Kashmir cannot be wished away and also cannot be put on the backburner. Delaying tactics would yield extremely negative results in the long run. If justice had been done in the early years, there would have been no operation ‘Gibraltar’ no ‘Grand Slam’ (1965) no ‘Kashmir uprising’ (1989) and no ‘Kargil’ (1999). Each time Kashmir rebounds with greater ferocity, each time it freshens the wounds of partition and brings the subcontinent closer to amagadden. Half hearted attempts and halfway solutions, aiming only at confidence building, will not stand the test of time. Confidence building measures without concrete steps is hypocrisy. In 1964, with Sheikh Abdullah shuttling between the two countries, the atmosphere was so good that Indian movies, music and magazines/newspapers were popular stuff even in Pakistani military cantonments, while Indo-Pak trade thrived both ways. But the opportunity was lost and then came the Rann of Kutch followed by Kashmir of 1965.

We have had many suggested solutions being aired from time to time (the plebiscite solution, the Chenab river solution, the L.O.C solution, the communal solution), but all have been put in the dustbin for one reason or the other. While Pakistan keeps harping on the UN resolutions (Passed before the Indian constitution was passed), India spurns the very idea of even talking about Kashmir because of the fear of the break up of the Indian Union. While the Kashmiris suffer untold physical, political, economic and social misery, the issue has taken emotional dimensions.

The success of any solution will ultimately depend on the intentions, honesty and sincerity of purpose displayed by the parties concerned. One of the solutions most likely to draw favourable response is the one which does not impinge on the national sensitivities of either country and yet produce a result. Here a lead can be taken from the ‘Cabinet Mission Plan, of 1946, the last sane chance for a United India. The plan stipulated a confederal set up with the Centre holding only defence, foreign affairs and currency. It was unfortunate that the plan was scuttled by Mr Nehru and Mr Patel though Mr Gandhi and Mr Jinnah approved it. In the same way, a confederal set-up for the whole  of Kashmir (Azad Kashmir Plus Indian occupied Kashmir) can be set-up with a joint commission comprising of six Kashmiri representatives plus three each from India and Pakistan, forming a higher governing body and looking after all affairs (of united Kashmir) except for defence and foreign affairs, which would be the responsibility of another joint Indo-Pakistan committee in Delhi and Islamabad. Currencies of both countries could be made acceptable in Kashmir (maybe with slightly different weightages — depending on their strength against the ‘Almighty’ dollar). The Indian and Pakistani members could be nominated by their respective countries while the Kashmiri members of the commission could be elected. Under this higher Kashmir body would be an elected Provincial/State Assembly along with a cabinet and a Chief Minister. A Governor (like the ‘Resident’ of pre-partition British days) could be nominated alternately by India and Pakistan for a two-year period each term.

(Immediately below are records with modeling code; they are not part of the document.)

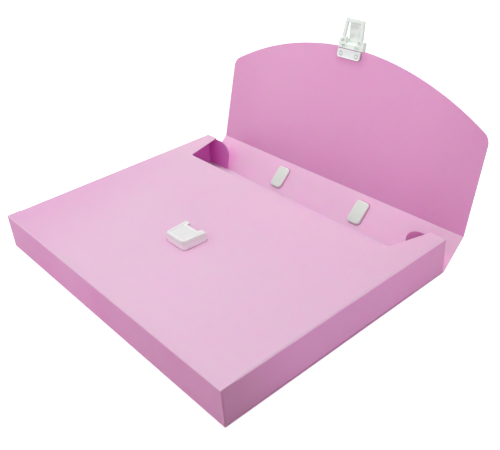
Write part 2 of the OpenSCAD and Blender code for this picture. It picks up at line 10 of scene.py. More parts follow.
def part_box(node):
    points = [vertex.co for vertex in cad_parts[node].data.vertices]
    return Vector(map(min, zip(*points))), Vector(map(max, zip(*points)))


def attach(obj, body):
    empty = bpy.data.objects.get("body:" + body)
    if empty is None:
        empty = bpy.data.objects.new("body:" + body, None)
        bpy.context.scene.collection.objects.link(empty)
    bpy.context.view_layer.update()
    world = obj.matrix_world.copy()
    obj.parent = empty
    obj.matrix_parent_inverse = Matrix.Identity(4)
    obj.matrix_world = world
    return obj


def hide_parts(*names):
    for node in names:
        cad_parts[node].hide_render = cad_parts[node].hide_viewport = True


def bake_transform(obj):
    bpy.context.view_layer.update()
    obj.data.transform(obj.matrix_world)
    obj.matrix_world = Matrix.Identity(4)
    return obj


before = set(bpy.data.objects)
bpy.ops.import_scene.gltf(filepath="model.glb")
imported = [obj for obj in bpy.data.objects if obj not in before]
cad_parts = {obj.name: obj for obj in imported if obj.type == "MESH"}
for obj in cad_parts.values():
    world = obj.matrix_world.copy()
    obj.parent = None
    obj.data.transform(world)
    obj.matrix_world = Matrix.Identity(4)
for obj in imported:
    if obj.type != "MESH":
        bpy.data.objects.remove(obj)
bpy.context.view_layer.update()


# ---------------------------------------------------------------------------
# Camera. It stands over the case's right-hand closed corner and looks down
# across the front panel into the raised lid.
camera_turn = math.radians(50.84)
camera_height = math.radians(31.74)
camera_roll = math.radians(-4.25)
camera_distance = 0.69432
camera_target = Vector((-0.02141, 0.06158, -0.0002))
sensor_width = 36           # in millimetres, as is the lens
focal_length = 49.27
nearest, farthest = 0.02, 20

back = Vector((math.sin(camera_turn) * math.cos(camera_height),
               -math.cos(camera_turn) * math.cos(camera_height),
               math.sin(camera_height)))
across = (-back).cross(Vector((0, 0, 1))).normalized()
upright = across.cross(-back)
rolled_across = across * math.cos(camera_roll) + upright * math.sin(camera_roll)
rolled_up = upright * math.cos(camera_roll) - across * math.sin(camera_roll)

camera_data = bpy.data.cameras.new("camera")
camera_data.sensor_width = sensor_width
camera_data.lens = focal_length
camera_data.clip_start = nearest
camera_data.clip_end = farthest
camera = bpy.data.objects.new("camera", camera_data)
camera.matrix_world = Matrix.Translation(camera_target + back * camera_distance) @ Matrix(
    (rolled_across, rolled_up, back)).transposed().to_4x4()
bpy.context.scene.collection.objects.link(camera)
bpy.context.scene.camera = camera
bpy.context.scene.view_settings.view_transform = "Standard"


# ---------------------------------------------------------------------------
# Studio. A pale paper floor under a dim, even sky. A broad lamp hangs overhead
# and one stands in front on the right; four weaker ones stand on the left, high
# and low, behind the right end of the case and low behind the lid.
background_light = 0.131    # what the sky gives off where the camera doesn't see it as background
white = (1, 1, 1, 1)
paper_grey = (0.62, 0.62, 0.62, 1)
paper_roughness = 0.9
floor_half = 3.0
floor_drop = 0.0004         # keeps the floor clear of the case's underside
fade_start, fade_end = 0.5, 1.4     # the floor grows whiter away from the case and its shadow
near_glow, far_glow = 0.7, 1.0


def lamp(name, place, size, power):
    """A round lamp that shines on the case."""
    data = bpy.data.lights.new(name, "AREA")
    data.shape = "DISK"
    data.size = size
    data.energy = power
    made = bpy.data.objects.new(name, data)
    made.matrix_world = Matrix.Translation(place) @ (-place).to_track_quat("-Z", "Y").to_matrix().to_4x4()
    bpy.context.scene.collection.objects.link(made)


lamp("overhead", Vector((-0.2, 0.1, 1.9)), size=1.4, power=25.4)
lamp("front_right", Vector((1.0, -1.1, 0.9)), size=1.8, power=11.7)
lamp("high_left", Vector((-1.19, -0.86, 1.03)), size=1.7, power=5.5)
lamp("low_left", Vector((-1.5, -1.2, 0.35)), size=0.8, power=4.4)
lamp("right_rear", Vector((0.95, 0.95, 0.55)), size=0.8, power=3.2)
lamp("behind_lid", Vector((-0.5, 1.5, 0.45)), size=1.0, power=6.0)


def feed(tree, socket, value):
    """Links a socket to another one, or sets it to a plain value."""
    if isinstance(value, bpy.types.NodeSocket):
        tree.links.new(value, socket)
    else:
        socket.default_value = value


def reckon(tree, operation, *values):
    """One Math node, fed by sockets or plain numbers."""
    node = tree.nodes.new("ShaderNodeMath")
    node.operation = operation
    for place, value in enumerate(values):
        feed(tree, node.inputs[place], value)
    return node.outputs[0]


def reckon_vector(tree, operation, *values):
    """One Vector Math node. A dot product or a length comes out as a number."""
    node = tree.nodes.new("ShaderNodeVectorMath")
    node.operation = operation
    for place, value in enumerate(values):
        feed(tree, node.inputs[place], value)
    return node.outputs["Value" if operation in ("DOT_PRODUCT", "LENGTH") else "Vector"]


def ramp_between(tree, value, low, high, to_low=0.0, to_high=1.0):
    """A smooth change from to_low to to_high while the value goes from low to high."""
    node = tree.nodes.new("ShaderNodeMapRange")
    node.interpolation_type = "SMOOTHSTEP"
    for title, number in (("Value", value), ("From Min", low), ("From Max", high),
                          ("To Min", to_low), ("To Max", to_high)):
        feed(tree, node.inputs[title], number)
    return node.outputs["Result"]


def background_rays(tree):
    """1 for a ray that shows the white background, straight or by gloss or glass, and 0 for the rest."""
    paths = tree.nodes.new("ShaderNodeLightPath")
    straight_or_gloss = reckon(tree, "MAXIMUM",
                               paths.outputs["Is Camera Ray"], paths.outputs["Is Glossy Ray"])
    return reckon(tree, "MAXIMUM", straight_or_gloss, paths.outputs["Is Transmission Ray"])


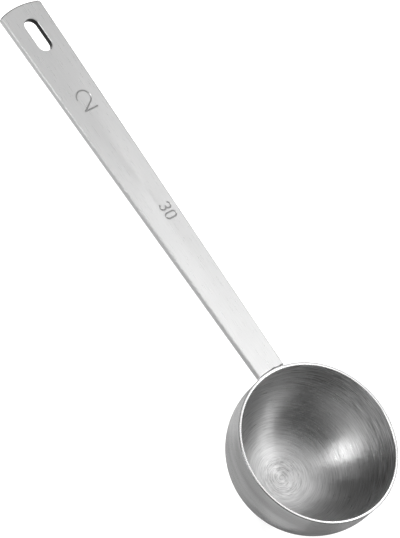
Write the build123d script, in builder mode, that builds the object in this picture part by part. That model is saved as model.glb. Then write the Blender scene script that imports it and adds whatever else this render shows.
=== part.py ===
from build123d import *
from math import acos, asin, atan2, cos, degrees, hypot, radians, sin, sqrt
import os

# A welded steel measuring scoop, in millimetres.
# The origin is the middle of the bowl's mouth, in the plane of the lip.
# +Z points up out of the bowl, and the handle runs out towards -X.

# Bowl
mouth_diameter = 46.0
wall = 0.8
straight_depth = 6.1
bowl_depth = 26.0
lip_round = 0.15

# Handle strip
handle_length = 121.6
handle_thickness = 2.0
handle_rise = 0.8
root_width = 8.7
end_width = 13.7
end_crown = 1.1
corner_round = 0.9
edge_round = 0.35

# Hanging slot
slot_length = 10.6
slot_width = 4.4
slot_inset = 9.9
slot_edge_round = 0.15

# Stamped numerals: a large one across the strip and a small pair along it
stamp_depth = 0.15
stamp_angle = 40
stroke_width = 0.5
large_height = 5.9
large_width = 4.2
large_from_end = 32.3
large_aside = 0.45
small_height = 3.4
small_gap = 1.1
small_from_end = 70.1
small_aside = 2.0

# Weld under the strip
weld_leg = 0.9

mouth_radius = mouth_diameter / 2
inner_radius = mouth_radius - wall
end_x = -mouth_radius - handle_length
underside = handle_rise - handle_thickness


def quarter_ellipse(bottom, side):
    """A quarter of an ellipse, from the axis at the bottom out and up to the wall."""
    corner_weight = cos(radians(45))
    Bezier(bottom, (side[0], bottom[1]), side, weights=[1, corner_weight, 1])


def straight_stroke(start, end):
    """One straight stamped stroke with round ends."""
    run = (end[0] - start[0], end[1] - start[1])
    middle = ((start[0] + end[0]) / 2, (start[1] + end[1]) / 2)
    with Locations(middle):
        SlotCenterToCenter(hypot(*run), stroke_width, rotation=degrees(atan2(run[1], run[0])))


def round_stroke(centre, radius, start_angle, arc_size):
    """One stamped stroke along an arc, with round ends."""
    SlotArc(CenterArc(centre, radius, start_angle, arc_size, mode=Mode.PRIVATE), stroke_width)


# The bowl: a straight wall below the lip, then a bottom of elliptical section, one thickness all round.
with BuildPart() as bowl:
    with BuildSketch(Plane.XZ) as bowl_section:
        with BuildLine():
            Line((inner_radius, 0), (inner_radius, -straight_depth))
            quarter_ellipse((0, -bowl_depth), (inner_radius, -straight_depth))
            Line((0, -bowl_depth), (0, -bowl_depth - wall))
            quarter_ellipse((0, -bowl_depth - wall), (mouth_radius, -straight_depth))
            Line((mouth_radius, -straight_depth), (mouth_radius, 0))
            Line((mouth_radius, 0), (inner_radius, 0))
        make_face()
        fillet(bowl_section.vertices().group_by(Axis.Y)[-1], radius=lip_round)
    revolve(axis=Axis.Z)

# A large 2, drawn upright about its own middle: a round head, a slanting stroke and a foot.
with BuildSketch() as large_two:
    head = large_width / 2
    rise = (large_height / 2) - head
    foot = (-head, -large_height / 2)
    reach = hypot(foot[0], foot[1] - rise)
    leave = atan2(foot[1] - rise, foot[0]) + acos(head / reach)
    round_stroke((0, rise), head, 180, degrees(leave) - 180)
    straight_stroke((head * cos(leave), rise + head * sin(leave)), foot)
    straight_stroke(foot, (head, foot[1]))

# A small 30, drawn upright about its own middle.
with BuildSketch() as small_thirty:
    bow = small_height / 4
    three_x = -small_gap / 2 - bow
    zero_x = small_gap / 2 + bow
    round_stroke((three_x, bow), bow, 150, -240)
    round_stroke((three_x, -bow), bow, 90, -240)
    with Locations((zero_x, 0)):
        SlotOverall(small_height + stroke_width, 2 * bow + stroke_width, rotation=90)
        SlotOverall(small_height - stroke_width, 2 * bow - stroke_width, rotation=90, mode=Mode.SUBTRACT)

# The handle: a tapered strip with a crowned free end, laid out to the bowl's axis and trimmed to its wall.
with BuildPart() as handle:
    root = (-sqrt(mouth_radius**2 - (root_width / 2) ** 2), root_width / 2)
    tip = (end_x + end_crown, end_width / 2)
    taper = (tip[1] - root[1]) / (root[0] - tip[0])
    with BuildSketch(Plane.XY.offset(underside)) as strip:
        with BuildLine():
            inner_end = (0, root[1] + taper * root[0])
            Line(inner_end, tip)
            ThreePointArc(tip, (end_x, 0), (tip[0], -tip[1]))
            Line((tip[0], -tip[1]), (0, -inner_end[1]))
            Line((0, -inner_end[1]), inner_end)
        make_face()
        fillet(strip.vertices().group_by(Axis.X)[0], radius=corner_round)
        with Locations((end_x + slot_inset, 0)):
            SlotOverall(slot_length, slot_width, mode=Mode.SUBTRACT)
    extrude(amount=handle_thickness)
    flats = handle.faces().filter_by(Axis.Z)
    rims = [e for f in flats for e in f.outer_wire().edges().sort_by(Axis.X)[:-1]]
    fillet(rims, radius=edge_round)
    slot_rims = [e for f in handle.faces().filter_by(Axis.Z) for w in f.inner_wires() for e in w.edges()]
    fillet(slot_rims, radius=slot_edge_round)

    # The trim follows the bowl's wall and rounds the top of the root where it leaves the strip.
    with BuildSketch(Plane.XZ):
        with BuildLine():
            shoulder = handle_rise - edge_round
            Polyline(
                (mouth_radius, shoulder),
                (mouth_radius, underside),
                (0, underside),
                (0, handle_rise),
                (mouth_radius + edge_round, handle_rise),
            )
            CenterArc((mouth_radius + edge_round, shoulder), edge_round, 90, 90)
        make_face()
    revolve(axis=Axis.Z, mode=Mode.SUBTRACT)

    # The 2 stands across the strip, its top towards the free end.
    with BuildSketch(Plane((end_x + large_from_end, large_aside, handle_rise), x_dir=(0, 1, 0), z_dir=(0, 0, 1))):
        add(large_two.sketch)
    extrude(amount=-stamp_depth, taper=stamp_angle, mode=Mode.SUBTRACT)

    # The 30 reads along the strip, from the free end towards the bowl.
    with BuildSketch(Plane((end_x + small_from_end, small_aside, handle_rise))):
        add(small_thirty.sketch)
    extrude(amount=-stamp_depth, taper=stamp_angle, mode=Mode.SUBTRACT)

# The weld: a bead in the corner between the strip's underside and the bowl's wall.
with BuildPart() as weld_bead:
    half_run = asin((root_width / 2 - edge_round) / mouth_radius)
    start = Plane((0, 0, 0), x_dir=(-cos(half_run), sin(half_run), 0), z_dir=(sin(half_run), cos(half_run), 0))
    with BuildSketch(start):
        with BuildLine():
            Line((mouth_radius, underside), (mouth_radius + weld_leg, underside))
            CenterArc((mouth_radius, underside), weld_leg, 0, -90)
            Line((mouth_radius, underside - weld_leg), (mouth_radius, underside))
        make_face()
    revolve(axis=Axis.Z, revolution_arc=2 * degrees(half_run))

bowl.part.label = "bowl"
handle.part.label = "handle"
weld_bead.part.label = "weld_bead"

os.makedirs("parts", exist_ok=True)
export_step(bowl.part, "parts/bowl.step")
export_step(handle.part, "parts/handle.step")
export_step(weld_bead.part, "parts/weld_bead.step")
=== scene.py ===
import bmesh
import bpy
from math import asin, cos, pi, radians, sin
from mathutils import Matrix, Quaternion, Vector


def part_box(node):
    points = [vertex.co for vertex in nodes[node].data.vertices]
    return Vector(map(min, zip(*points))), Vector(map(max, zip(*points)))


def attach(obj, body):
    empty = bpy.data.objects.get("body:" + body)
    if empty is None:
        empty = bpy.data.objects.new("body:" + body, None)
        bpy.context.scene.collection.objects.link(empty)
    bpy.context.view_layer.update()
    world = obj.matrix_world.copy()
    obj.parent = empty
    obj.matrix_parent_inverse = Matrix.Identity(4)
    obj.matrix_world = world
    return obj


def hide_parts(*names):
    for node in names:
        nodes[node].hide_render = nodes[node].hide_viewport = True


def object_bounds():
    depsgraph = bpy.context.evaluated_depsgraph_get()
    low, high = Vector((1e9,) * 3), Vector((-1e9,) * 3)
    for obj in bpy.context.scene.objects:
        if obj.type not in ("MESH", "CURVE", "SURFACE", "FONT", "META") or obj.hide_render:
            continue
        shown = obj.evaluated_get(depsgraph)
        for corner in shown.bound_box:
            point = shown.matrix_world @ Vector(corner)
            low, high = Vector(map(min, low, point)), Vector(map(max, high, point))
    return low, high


# A steel measuring scoop on a pale floor: looks, light and camera.
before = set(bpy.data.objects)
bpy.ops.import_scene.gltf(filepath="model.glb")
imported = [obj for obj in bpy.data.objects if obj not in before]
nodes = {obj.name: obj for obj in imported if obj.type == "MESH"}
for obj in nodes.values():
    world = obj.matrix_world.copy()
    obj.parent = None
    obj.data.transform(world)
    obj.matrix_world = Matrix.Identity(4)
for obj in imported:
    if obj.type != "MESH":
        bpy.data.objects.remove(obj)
cad_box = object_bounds()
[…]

The plan could be a forerunner of many other openings. Kashmir could become an open window for the two countries to further develop and even renew their old historical relationships. An ‘Our Kashmir’ concept. If Hong Kong could be with one country having another system, Kashmir could be with two countries but having one system. The conceptual plan safeguards the interests of all three concerned parties. It does not threaten the unity of the Indian Union and allows an Indian ‘Say’ in the governance of Azad Kashmir as well. Similarly, it would allow a Pakistani ‘Say’ in the governance of Indian occupied Kashmir and would safeguard Pakistan’s vital riverine interests in the catchments areas. Foremost, it would enable the Kashmiris to be masters of their own fate after a long period of division, destruction and death. Above all, it may be a harbinger of peace and prosperity for the whole region and is likely to have many spin off benefits. It would be a win-win situation for all three parties. Pakistan can then even back India’s quest for a permanent Security Council seat.

8.         The forthcoming meeting between the two leaderships may have detractors on both sides. The most obdurate would be the religious right and some from the establishments, in both countries. It is mainly because for the last so many years, they have been brainwashed and trained to look at the problem only from one perspective. Some political elements may also try to mar the atmosphere due to their vested interests without realizing the dangers. Both countries must understand their limitations and the costs of a long running conflict, if left unresolved. They must cash the present opportunity. Pakistan and India, both would have to show flexibility, foresight and accommodate not only each other’s viewpoint, but also of the party most concerned, i.e. the Kashmiris. The ultimate agreement must establish a just and comprehensive peace otherwise any peace would be only temporary and dangerous.